According to him, the country needs the CHR because of “so many human rights violations” currently being committed.

Buhay Rep. Lito Atienza said giving a zero budget to make the CHR inutile would rid the country of a government agency to protect people against rights abuses.

“Pag ito’y inabolish natin ngayon, wala na puntahan ang bansa dahil sa ang problema ngayon ay violation of human rights,” he said. “It should be given P2 billion so that it could function more properly.”

Cebu City Rep. Raul Del Mar, who sponsored the CHR budget proposal, denied that the commission was being partial in pursuing the rights violations cases involving the police.

“Does it occur to you that many victims of human rights [violation] could also be innocent people, even our neighbors, friends, and family?” Del Mar said. “Even assuming the CHR was deficient in its work, the remedy is not to terminate or immobilize the constitutionally-mandated agency.”

He said CHR, being a constitutional commission, could only be given a deficient budget if the Constitution would be amended.

“Let the people who would vote on future amendment to the Constitution decide the fate of the CHR, not us by mutilating and mangling its budget,” Del Mar said.

At first, lawmakers were made to vote by viva voce. But the nays resounded over the ayes, supposedly because of some members from the gallery participating in the voting.

When the presiding Deputy Speaker Eric Singson said the ayes won, Atienza cautioned his colleague “not to commit the mistake of railroading this measure.”

A headcount was then made, making the lawmakers stand up to show if they were for or against the P1,000 CHR budget.

But because the voting was not nominal, where lawmakers would be identified with their votes, only a headcount was made.

Based on an initial count by the House staff, among the lawmakers who voted against the P1,000 budget are:

But there is no sure way of knowing who were the 119 lawmakers who wanted to give a CHR a deficient budget.

“There is no such record as voting was by ayes and nays, which was ultimately done with members standing to vote when the nays challenged the ruling of the chair that the ayes had it,” Majority Leader Rodolfo Fariñas said.
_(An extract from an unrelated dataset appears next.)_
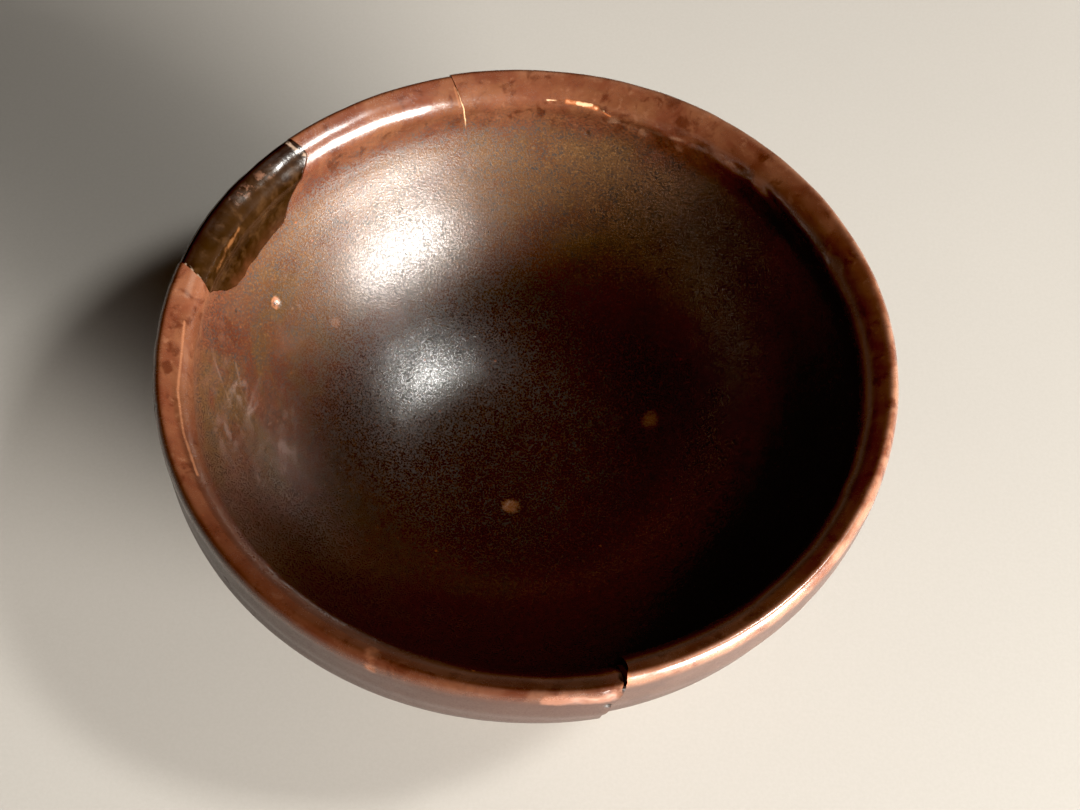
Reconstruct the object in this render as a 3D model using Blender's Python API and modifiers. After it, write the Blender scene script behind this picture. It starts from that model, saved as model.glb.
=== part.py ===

Alvarez, in a televised interview with CNN Philippines, said the CHR deserved the very low budget for being a “useless” agency and for defending the rights of criminal syndicates.

“Ngayon, kung gusto mong protektahan yung rights ng criminal, eh kumuha ka ng budget sa mga criminal. Ganun lang kasimple yun. Bakit ka kukuha ng budget sa gobyerno, eh hindi mo ginagawa yung (trabaho mo),” Alvarez said in the interview.

(Now, if you want to protect the rights of the criminals, get your budget from the criminals. It’s that simple. Why should you get budget from the government and yet you are not doing your job.)

READ: Alvarez sees drug lords’ hand in teenagers’ killings

In reaction, CHR Chairman Jose Luis Martin Gascon admitted being teary-eyed – not so much because of the amount but because 32 lawmakers showed their support for the the commission.

“I became teary-eyed because these were tears of joy, ” he said. “Not that we lost our budget. But because there were so many who stood up. Not the majority, but so many. In fact of those at the first stage who did not vote aye but had to stand up also approached me and said: That’s the politics of the majority.”

He said he would not resign from his post if that was the aim of slashing the CHR budget. That would only put the commission at the “mercy of politics.”

“We are supposed to be insulated from politics so we can perform our mandate in accordance to what the Constitution expects us to do,” Gascon said.

He added that he was overwhelmed by the support the commission had received from the public.

“That solidarity, that empathy is what will carry us on,” he said. “This is just a mere hump on the road. We will not be cowed.”

Gascon added that he would appeal the P1,000 budget before the Senate.

After session adjourned, which saw the second reading approval of the national budget, the lawmakers lined up for a photo opportunity, flashing the clenched fist sign of President Rodrigo Duterte.